What you are asked to do: Repeat the data verbatim.

####

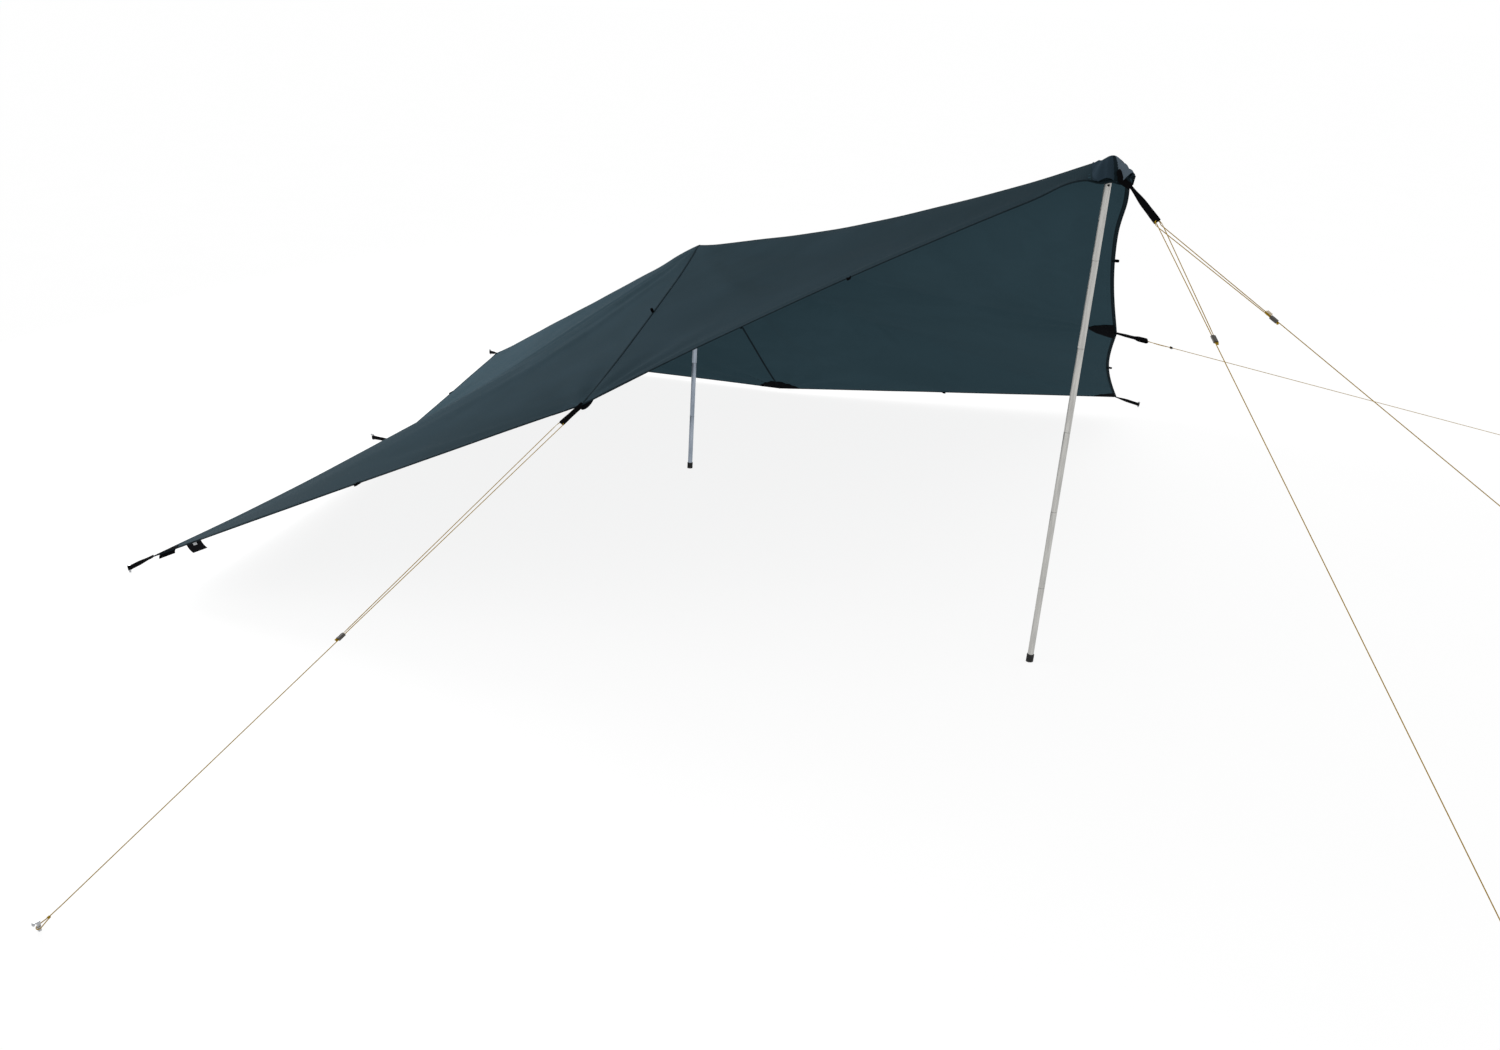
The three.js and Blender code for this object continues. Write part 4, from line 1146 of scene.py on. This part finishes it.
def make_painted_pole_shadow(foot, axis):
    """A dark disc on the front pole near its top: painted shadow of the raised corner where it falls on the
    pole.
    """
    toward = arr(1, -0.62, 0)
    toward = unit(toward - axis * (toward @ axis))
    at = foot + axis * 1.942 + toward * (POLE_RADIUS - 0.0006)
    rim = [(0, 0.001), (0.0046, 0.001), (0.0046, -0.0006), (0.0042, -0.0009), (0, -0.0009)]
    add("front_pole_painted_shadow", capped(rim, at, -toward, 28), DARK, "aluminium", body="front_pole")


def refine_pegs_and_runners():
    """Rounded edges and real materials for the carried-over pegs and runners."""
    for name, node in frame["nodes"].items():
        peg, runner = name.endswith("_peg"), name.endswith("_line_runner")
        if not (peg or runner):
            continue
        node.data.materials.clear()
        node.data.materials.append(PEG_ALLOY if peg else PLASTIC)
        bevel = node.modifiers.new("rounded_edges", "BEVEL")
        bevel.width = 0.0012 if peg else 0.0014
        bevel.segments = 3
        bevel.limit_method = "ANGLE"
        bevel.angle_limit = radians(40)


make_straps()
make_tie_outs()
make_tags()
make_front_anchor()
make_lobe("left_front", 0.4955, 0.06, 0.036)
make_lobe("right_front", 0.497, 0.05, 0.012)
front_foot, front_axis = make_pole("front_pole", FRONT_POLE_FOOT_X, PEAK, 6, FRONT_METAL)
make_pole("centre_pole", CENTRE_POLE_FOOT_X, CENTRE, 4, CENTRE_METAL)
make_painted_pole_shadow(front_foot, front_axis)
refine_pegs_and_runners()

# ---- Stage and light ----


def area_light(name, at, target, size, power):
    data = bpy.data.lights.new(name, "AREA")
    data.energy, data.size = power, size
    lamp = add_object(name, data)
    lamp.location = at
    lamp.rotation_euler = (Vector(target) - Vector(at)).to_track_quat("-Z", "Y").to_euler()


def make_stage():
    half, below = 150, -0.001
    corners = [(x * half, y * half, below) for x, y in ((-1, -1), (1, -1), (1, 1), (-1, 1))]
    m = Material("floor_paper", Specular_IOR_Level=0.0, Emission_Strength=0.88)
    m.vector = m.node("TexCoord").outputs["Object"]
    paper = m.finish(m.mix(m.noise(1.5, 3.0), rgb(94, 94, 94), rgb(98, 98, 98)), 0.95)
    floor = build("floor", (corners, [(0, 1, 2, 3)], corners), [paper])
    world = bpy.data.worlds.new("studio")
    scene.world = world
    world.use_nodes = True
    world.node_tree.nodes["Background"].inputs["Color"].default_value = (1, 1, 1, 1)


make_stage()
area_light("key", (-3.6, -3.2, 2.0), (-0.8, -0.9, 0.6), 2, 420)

####

Solved exercise:
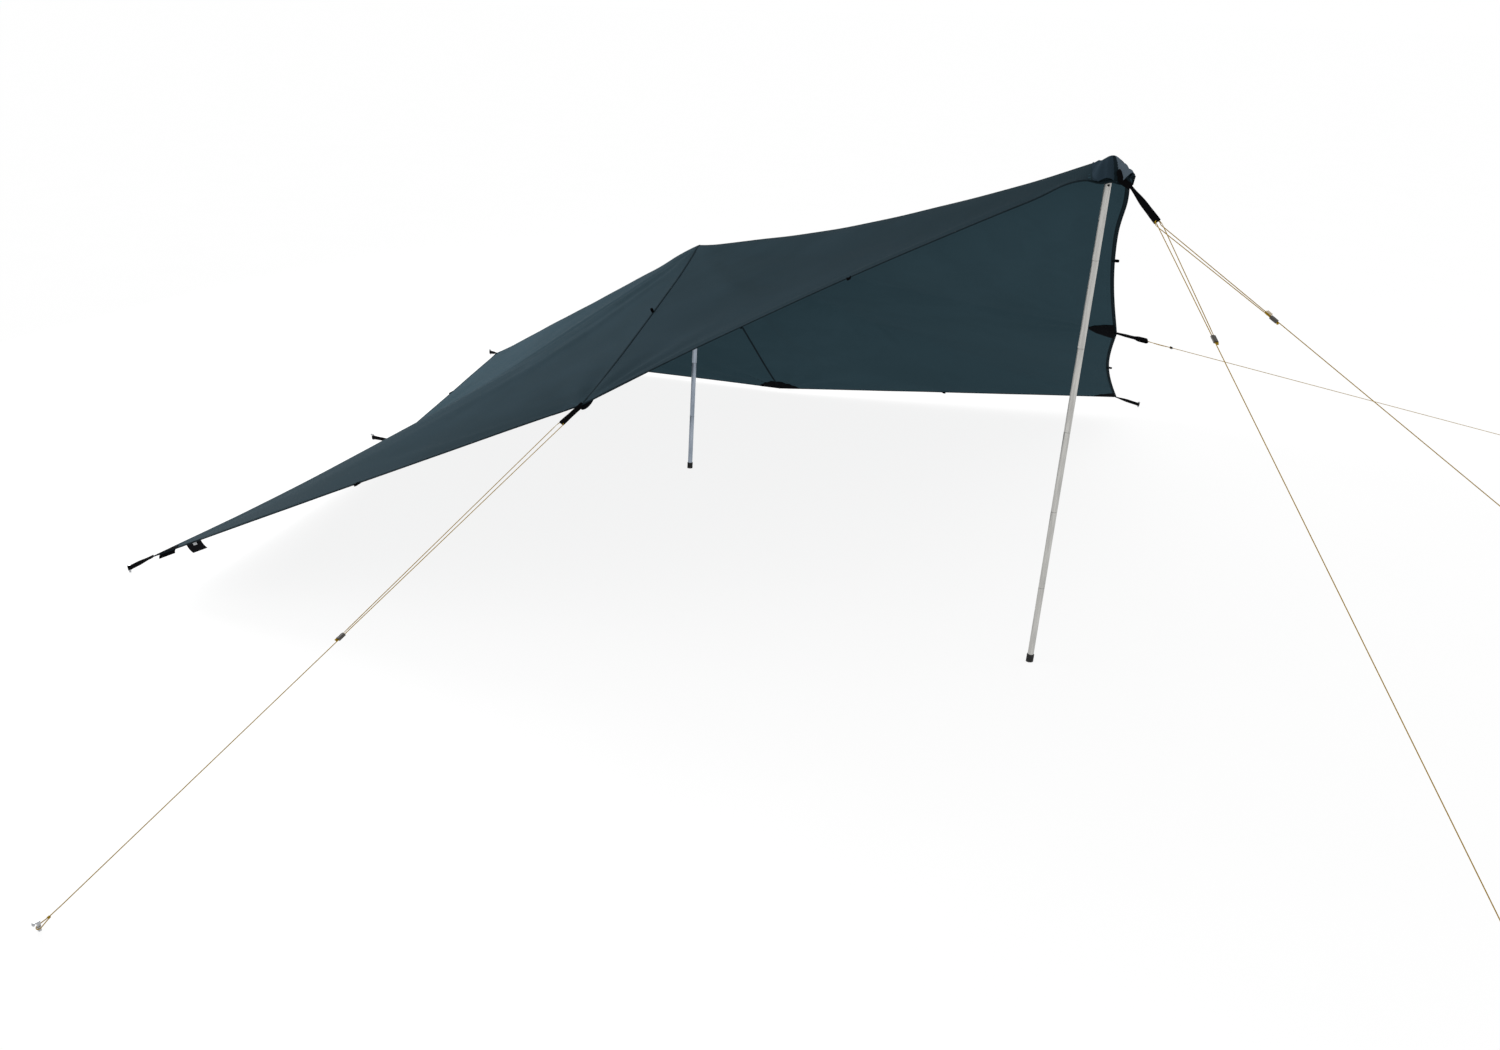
The three.js and Blender code for this object continues. Write part 4, from line 1146 of scene.py on. This part finishes it.
def make_painted_pole_shadow(foot, axis):
    """A dark disc on the front pole near its top: painted shadow of the raised corner where it falls on the
    pole.
    """
    toward = arr(1, -0.62, 0)
    toward = unit(toward - axis * (toward @ axis))
    at = foot + axis * 1.942 + toward * (POLE_RADIUS - 0.0006)
    rim = [(0, 0.001), (0.0046, 0.001), (0.0046, -0.0006), (0.0042, -0.0009), (0, -0.0009)]
    add("front_pole_painted_shadow", capped(rim, at, -toward, 28), DARK, "aluminium", body="front_pole")


def refine_pegs_and_runners():
    """Rounded edges and real materials for the carried-over pegs and runners."""
    for name, node in frame["nodes"].items():
        peg, runner = name.endswith("_peg"), name.endswith("_line_runner")
        if not (peg or runner):
            continue
        node.data.materials.clear()
        node.data.materials.append(PEG_ALLOY if peg else PLASTIC)
        bevel = node.modifiers.new("rounded_edges", "BEVEL")
        bevel.width = 0.0012 if peg else 0.0014
        bevel.segments = 3
        bevel.limit_method = "ANGLE"
        bevel.angle_limit = radians(40)


make_straps()
make_tie_outs()
make_tags()
make_front_anchor()
make_lobe("left_front", 0.4955, 0.06, 0.036)
make_lobe("right_front", 0.497, 0.05, 0.012)
front_foot, front_axis = make_pole("front_pole", FRONT_POLE_FOOT_X, PEAK, 6, FRONT_METAL)
make_pole("centre_pole", CENTRE_POLE_FOOT_X, CENTRE, 4, CENTRE_METAL)
make_painted_pole_shadow(front_foot, front_axis)
refine_pegs_and_runners()

# ---- Stage and light ----


def area_light(name, at, target, size, power):
    data = bpy.data.lights.new(name, "AREA")
    data.energy, data.size = power, size
    lamp = add_object(name, data)
    lamp.location = at
    lamp.rotation_euler = (Vector(target) - Vector(at)).to_track_quat("-Z", "Y").to_euler()


def make_stage():
    half, below = 150, -0.001
    corners = [(x * half, y * half, below) for x, y in ((-1, -1), (1, -1), (1, 1), (-1, 1))]
    m = Material("floor_paper", Specular_IOR_Level=0.0, Emission_Strength=0.88)
    m.vector = m.node("TexCoord").outputs["Object"]
    paper = m.finish(m.mix(m.noise(1.5, 3.0), rgb(94, 94, 94), rgb(98, 98, 98)), 0.95)
    floor = build("floor", (corners, [(0, 1, 2, 3)], corners), [paper])
    world = bpy.data.worlds.new("studio")
    scene.world = world
    world.use_nodes = True
    world.node_tree.nodes["Background"].inputs["Color"].default_value = (1, 1, 1, 1)


make_stage()
area_light("key", (-3.6, -3.2, 2.0), (-0.8, -0.9, 0.6), 2, 420)